-- start of SUPPLIED INFORMATION --

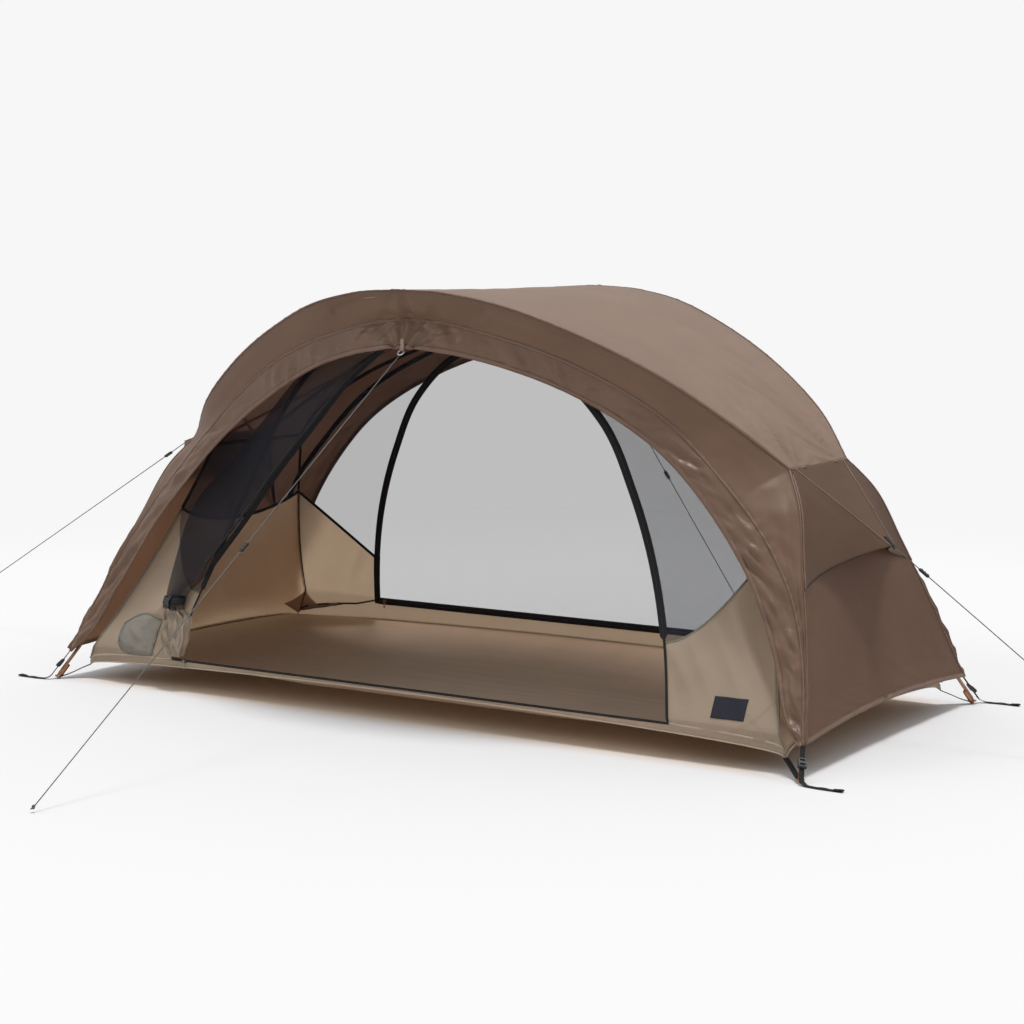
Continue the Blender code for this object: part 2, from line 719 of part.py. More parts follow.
PATCH_X = (0.850, 0.932)
PATCH_Z = (0.104, 0.150)
patch_grid = [[on_wall(x, z, -1, 0.0031) for x in np.linspace(*PATCH_X, 4)] for z in np.linspace(*PATCH_Z, 3)]
sheet("woven_patch", np.array(patch_grid), INNER_THICK, NAVY)

# Corner webbing, ladder-locks and foot straps, the same at all four corners.

STRAP_TOP = np.array((1.0923, 0.4749, 0.0724))
STRAP_LOW = np.array((1.1150, 0.5270, 0.0100))
TAIL = [(1.1270, 0.5340, 0.0030), (1.1480, 0.5380, 0.0014), (1.1780, 0.5400, 0.0014), (1.2180, 0.5400, 0.0014)]
LOCK_SIZE = (0.026, 0.0190)
LOCK_PROFILE = [(-0.50, -0.0026), (-0.30, -0.0036), (0.30, -0.0036), (0.46, -0.0024), (0.50, 0.0016),
                (0.50, 0.0048), (0.40, 0.0066), (0.20, 0.0062), (0.0, 0.0054), (-0.25, 0.0042), (-0.50, 0.0022)]
LOCK_WINDOWS = [(-0.26, 0.17, 1), (0.16, 0.17, 1), (-0.04, 0.20, -1)]
LOCK_WINDOW_WIDTH = 0.0112


def ladder_lock(name, centre, axes):
    """A curved buckle: side rails joined by bars over and under the strap, with a lip to lift."""
    length, width = LOCK_SIZE
    verts = []
    for side in (-0.5, 0.5):
        for along, out in LOCK_PROFILE:
            verts.append(centre + along * length * axes[0] + side * width * axes[1] + out * axes[2])
    n = len(LOCK_PROFILE)
    faces = [tuple(range(n)), tuple(range(n, 2 * n))]
    faces += [(k, (k + 1) % n, n + (k + 1) % n, n + k) for k in range(n)]
    lock = solid_mesh(name, verts, faces, BLACK)
    slot = (length * 1.2, CORNER_WEBBING + 2 * FIT_GAP, WEBBING_THICK + 2 * FIT_GAP)
    cut_boxes(lock, "strap_slot", centre, axes, [((0, 0, 0), slot)])
    deep = 0.012
    boxes = [((along * length, 0, face * deep / 2), (share * length, LOCK_WINDOW_WIDTH, deep))
             for along, share, face in LOCK_WINDOWS]
    cut_boxes(lock, "windows", centre, axes, boxes)


def corner(label, sx, sy):
    strap = [STRAP_TOP + (STRAP_LOW - STRAP_TOP) * t for t in (0, 0.35, 0.7, 1)]
    strap += [np.array(p) for p in TAIL]
    across = np.array((0.70, -0.70, 0)) * (sx, sy, 1)
    grid = []
    for k, p in enumerate(strap):
        turn = min(max((k - 3) / 2, 0), 1)
        v = np.array((0.70, -0.70, 0)) * (1 - turn) + np.array((0.10, -1.0, 0)) * turn
        v = v / np.linalg.norm(v) * CORNER_WEBBING / 2
        grid.append([(p - v) * (sx, sy, 1), (p + v) * (sx, sy, 1)])
    sheet("corner_strap_" + label, np.array(grid), WEBBING_THICK, BLACK)
    way = (STRAP_LOW - STRAP_TOP) * (sx, sy, 1)
    middle = (STRAP_TOP + (STRAP_LOW - STRAP_TOP) * 0.5) * (sx, sy, 1)
    u, v, w = axes_along(way, across)
    outward = 1 if np.dot(w, (sx, sy, 0)) > 0 else -1
    ladder_lock("ladder_lock_" + label, middle, (u, v, w * outward))
    path = np.array([(1.0410, 0.4528, 0.0362), (1.060, 0.468, 0.026), (1.083, 0.4885, 0.0125), (1.1014, 0.5057, 0.0045)])
    ribbon("foot_strap_" + label, path * (sx, sy, 1), np.array((0.60, -0.80, 0)) * (sx, sy, 1), FOOT_WEBBING,
           WEBBING_THICK, BLACK)


for label, sx, sy in (("front_left", -1, -1), ("front_right", 1, -1), ("rear_right", 1, 1), ("rear_left", -1, 1)):
    corner(label, sx, sy)

# Guylines, each straight and taut, with a knot at its end. The front and rear ones reach the ground.
# The left and right ones are drawn up to a point above it.

GUYLINES = {
    "front": ((-0.0001, -0.4566, 0.8991), (-0.114, -1.607, 0.0040), 0.46),
    "rear": ((-0.0001, 0.4429, 0.9133), (0.139, 1.200, 0.0040), 0.444),
    "left": ((-1.0754, 0, 0.6116), (-1.885, 0, 0.1460), 0.0913),
    "right": ((1.0944, 0, 0.4618), (1.463, 0, 0.1912), 0.2115),
}
ADJUSTER = (0.028, 0.0105, 0.0065)
ADJUSTER_WINDOW = (0.0060, 0.0042)
ADJUSTER_WINDOW_AT = 0.0065
KNOT_LENGTH = 0.020

for label, (start, finish, spot) in GUYLINES.items():
    a = np.array(start)
    b = np.array(finish)
    span = np.linalg.norm(b - a)
    marks = list(np.linspace(0, 1 - 2 * KNOT_LENGTH / span, 12))
    knots = [1 - KNOT_LENGTH / span, 1 - 0.8 * KNOT_LENGTH / span, 1 - 0.3 * KNOT_LENGTH / span, 1]
    fat = [1] * 12 + [1, KNOT_SCALE, KNOT_SCALE, 1]
    rod("guyline_" + label, [a + (b - a) * t for t in marks + knots], LINE_RADIUS, BLACK, 2, fat, 0.7)
    centre = a + (b - a) * spot
    sideways = (1, 0, 0) if label in ("front", "rear") else (0, 1, 0)
    hole = 2 * (LINE_RADIUS + FIT_GAP)
    axes = axes_along(b - a, sideways)
    block = sleeve("guy_adjuster_" + label, centre, axes, ADJUSTER, (hole, hole), BLACK, 0.4)
    deep = ADJUSTER[2]
    boxes = [((side * ADJUSTER_WINDOW_AT, 0, deep / 2), (*ADJUSTER_WINDOW, deep)) for side in (-1, 1)]
    cut_boxes(block, "line_windows", centre, axes, boxes)

HOOK_AT = np.array((0, -0.4494, 0.9064))
HOOK_RADIUS = 0.0085
HOOK_WIRE = 0.0013


def hook():
    """The ring that joins the front guyline to the lip's webbing tab."""
    verts = []
    faces = []
    turns, sides = 16, 8
    down = np.array((0, -0.70, -0.71))
    wide = np.array((1.0, 0, 0))
    out = np.cross(wide, down)
    for k in range(turns):
        a = 2 * math.pi * k / turns
        radial = math.cos(a) * wide + math.sin(a) * down
        for s in range(sides):
            b = 2 * math.pi * s / sides
            verts.append(HOOK_AT + radial * (HOOK_RADIUS + HOOK_WIRE * math.cos(b)) + out * HOOK_WIRE * math.sin(b))
    for k in range(turns):
        for s in range(sides):
            faces.append((k * sides + s, k * sides + (s + 1) % sides,
                          ((k + 1) % turns) * sides + (s + 1) % sides, ((k + 1) % turns) * sides + s))
    solid_mesh("front_guy_ring", verts, faces, STEEL, 0.3, 1.0)


hook()
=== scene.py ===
import json
import math

import bmesh
import bpy
import numpy as np
from mathutils.bvhtree import BVHTree
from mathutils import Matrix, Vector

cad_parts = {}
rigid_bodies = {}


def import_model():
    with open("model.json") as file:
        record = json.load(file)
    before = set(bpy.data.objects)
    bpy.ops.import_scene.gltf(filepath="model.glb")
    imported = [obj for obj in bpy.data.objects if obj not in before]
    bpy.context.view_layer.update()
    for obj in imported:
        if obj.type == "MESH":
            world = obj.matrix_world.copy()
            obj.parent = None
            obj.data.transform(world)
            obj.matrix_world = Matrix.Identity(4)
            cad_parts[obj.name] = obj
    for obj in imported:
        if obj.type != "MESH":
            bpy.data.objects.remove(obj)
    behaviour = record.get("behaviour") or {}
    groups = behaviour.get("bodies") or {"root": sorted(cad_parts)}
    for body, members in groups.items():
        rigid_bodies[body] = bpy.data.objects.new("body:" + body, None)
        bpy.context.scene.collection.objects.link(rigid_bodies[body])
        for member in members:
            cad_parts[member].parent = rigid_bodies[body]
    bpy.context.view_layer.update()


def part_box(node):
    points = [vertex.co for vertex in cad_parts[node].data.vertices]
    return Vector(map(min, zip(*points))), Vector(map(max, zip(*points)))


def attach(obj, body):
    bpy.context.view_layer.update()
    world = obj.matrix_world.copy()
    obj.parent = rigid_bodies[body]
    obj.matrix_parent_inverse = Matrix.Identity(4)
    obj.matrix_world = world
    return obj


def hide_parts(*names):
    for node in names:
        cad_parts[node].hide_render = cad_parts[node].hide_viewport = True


# Cot tent: a brown fly over two crossing hoops, and a mesh inner tent with its front door tied back.
# Metres. +X runs along the tent, -Y is the open front, +Z is up.

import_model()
TENT = "tent"

# Camera, light and floor

CAMERA_PLACE = (3.124, -4.806, 1.141)
CAMERA_TILT = 83.36
CAMERA_TURN = 32.77
CAMERA_LENS = 77.66
SKY_LIGHT = 0.66
SKY_SLOPE = (-0.10, 0.04, 0.20)
SKY_LEAST = 0.12
KEY_LIGHT = 2.15
KEY_SOFTNESS = 13.0
KEY_TILT = (-5.0, 5.0)
FRONT_LIGHT = 0.24
FRONT_SOFTNESS = 22.0
FRONT_TILT = (32.0, -50.0)
BACKGROUND = 0.93
FLOOR_GREY = 0.645
FLOOR_HALF = 30.0
FLOOR_DROP = 0.0006
FLOOR_NEAR = 2.0
FLOOR_FAR = 4.2
# Painted shadow: the floor is coloured darker and warmer under the tent, over a rounded box of this half
# size, fading out between these edges.
PAINTED_SHADOW_TINT = (0.52, 0.435, 0.350, 1)
PAINTED_SHADOW_SIZE = (1.06, 0.52, 1.0)
PAINTED_SHADOW_EDGE = (0.82, 1.04)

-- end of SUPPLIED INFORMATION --

» OBJECTIVE: Print, unaltered, every line from the beginning of the material down to the line with "np.array(patch_grid), INNER_THICK, NAVY)".

» REPLY:
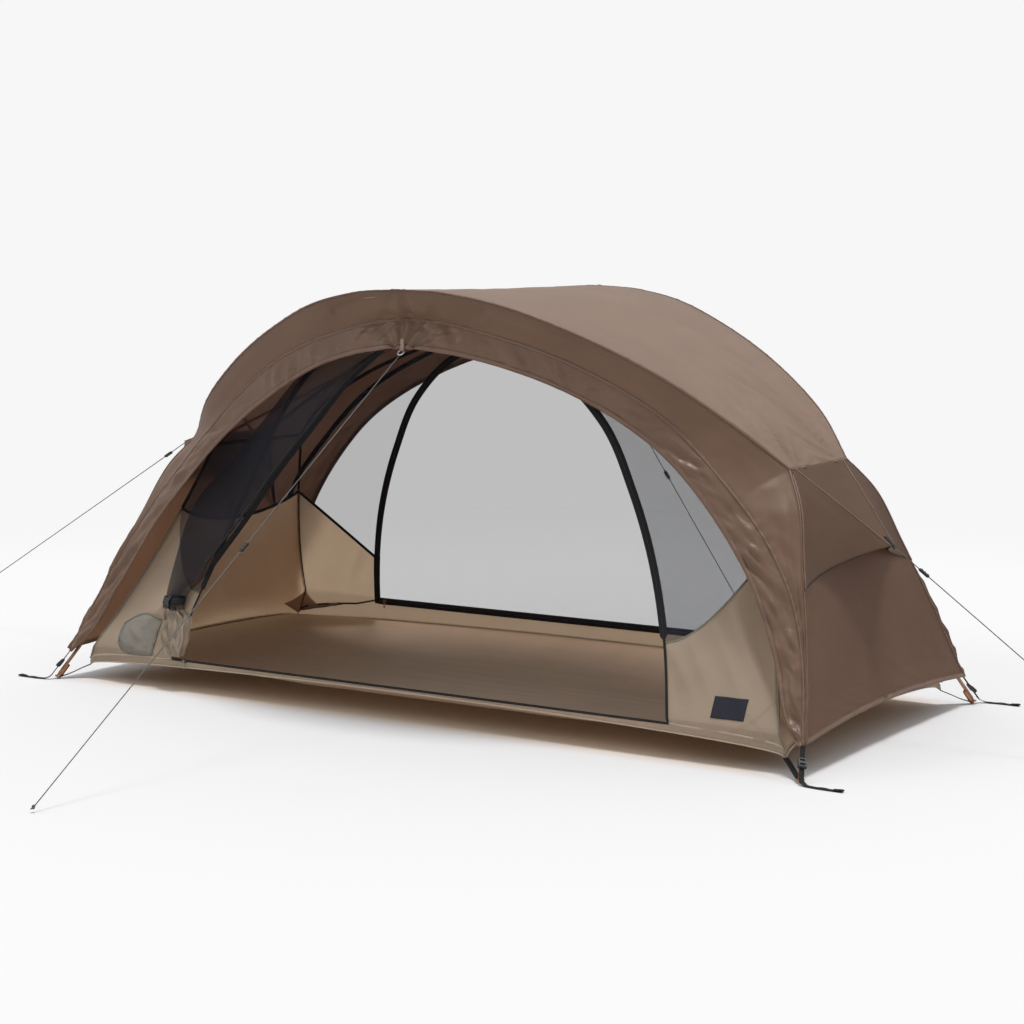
Continue the Blender code for this object: part 2, from line 719 of part.py. More parts follow.
PATCH_X = (0.850, 0.932)
PATCH_Z = (0.104, 0.150)
patch_grid = [[on_wall(x, z, -1, 0.0031) for x in np.linspace(*PATCH_X, 4)] for z in np.linspace(*PATCH_Z, 3)]
sheet("woven_patch", np.array(patch_grid), INNER_THICK, NAVY)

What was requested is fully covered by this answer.